Lebih lanjut, Mensos menjelaskan cara kerja GRUWI yang dikenakan pada pergelangan tangan penggunanya. Ketika mereka merasa panik terhadap suatu hal, mereka dapat menekan tombol pada GRUWI sehingga ia mengeluarkan suara sebagai isyarat permintaan akan pertolongan pada orang-orang di sekitarnya.
Selain itu, alat bantu ini juga dapat menangkap sensor lain, yaitu sensor gerak. Sensor ini menimbulkan getaran yang bisa dirasakan penggunanya ketika terjadi hal-hal yang membahayakan mereka.
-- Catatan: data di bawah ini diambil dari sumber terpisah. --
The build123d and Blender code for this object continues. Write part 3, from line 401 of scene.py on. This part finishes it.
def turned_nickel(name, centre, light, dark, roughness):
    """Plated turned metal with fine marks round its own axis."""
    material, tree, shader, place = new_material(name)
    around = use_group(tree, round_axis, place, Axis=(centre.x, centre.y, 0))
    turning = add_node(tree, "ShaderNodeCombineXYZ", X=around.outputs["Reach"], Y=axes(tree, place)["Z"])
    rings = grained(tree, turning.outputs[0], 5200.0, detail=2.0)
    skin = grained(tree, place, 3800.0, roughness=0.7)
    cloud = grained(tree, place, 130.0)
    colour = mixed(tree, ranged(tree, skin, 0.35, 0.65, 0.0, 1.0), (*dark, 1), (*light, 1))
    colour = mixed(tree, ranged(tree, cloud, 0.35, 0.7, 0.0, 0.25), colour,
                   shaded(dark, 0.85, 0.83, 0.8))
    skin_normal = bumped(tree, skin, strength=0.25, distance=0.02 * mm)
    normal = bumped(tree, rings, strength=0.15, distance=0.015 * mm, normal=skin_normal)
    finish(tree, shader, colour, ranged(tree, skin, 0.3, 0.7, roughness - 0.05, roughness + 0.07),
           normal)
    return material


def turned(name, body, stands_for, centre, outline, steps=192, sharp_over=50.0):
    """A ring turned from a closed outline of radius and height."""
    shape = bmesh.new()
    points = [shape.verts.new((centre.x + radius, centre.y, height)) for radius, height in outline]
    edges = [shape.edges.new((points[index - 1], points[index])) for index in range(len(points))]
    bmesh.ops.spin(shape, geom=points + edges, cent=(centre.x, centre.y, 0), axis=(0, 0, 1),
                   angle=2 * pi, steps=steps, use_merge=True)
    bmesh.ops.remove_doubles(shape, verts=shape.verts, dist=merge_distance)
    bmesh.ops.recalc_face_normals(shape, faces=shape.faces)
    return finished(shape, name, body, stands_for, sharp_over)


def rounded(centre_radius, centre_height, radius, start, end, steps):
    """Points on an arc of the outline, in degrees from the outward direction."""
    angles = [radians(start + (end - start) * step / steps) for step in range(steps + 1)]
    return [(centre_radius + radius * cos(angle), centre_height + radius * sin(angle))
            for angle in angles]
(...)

“Misalnya, ada kendaraan melintas, dia gak liat atau gak dengar peringatan dari orang-orang di sekitarnya, maka alat yang menempel di pergelangan tangannya ini akan berfungsi sebagai sensor gerak yang memberikan getaran sebagai isyarat untuk segera menghindar,” kata Risma.
Hak Paten
GRUWI bukan terobosan pertama yang diinisiasi Mensos. Sebelumnya, terdapat tongkat adaptif yang diciptakan guna membantu aksesibilitas para penyandang disabilitas netra.
“(Gelang) ini bukan (alat bantu) pertama (yang kami ciptakan). Kami pernah membuat tongkat adaptif untuk tunanetra. Jadi, gelang ini produksi Kemensos. Idenya dari saya dan diterjemahkan oleh teman-teman,” ucapnya.
Lantaran pengerjaan keduanya dilakukan langsung oleh Kemensos, bahkan melibatkan disabilitas itu sendiri, Risma menyebut perlunya inovasi tersebut dipatenkan sebagai hak cipta Kemensos sebelum diperbanyak produksinya.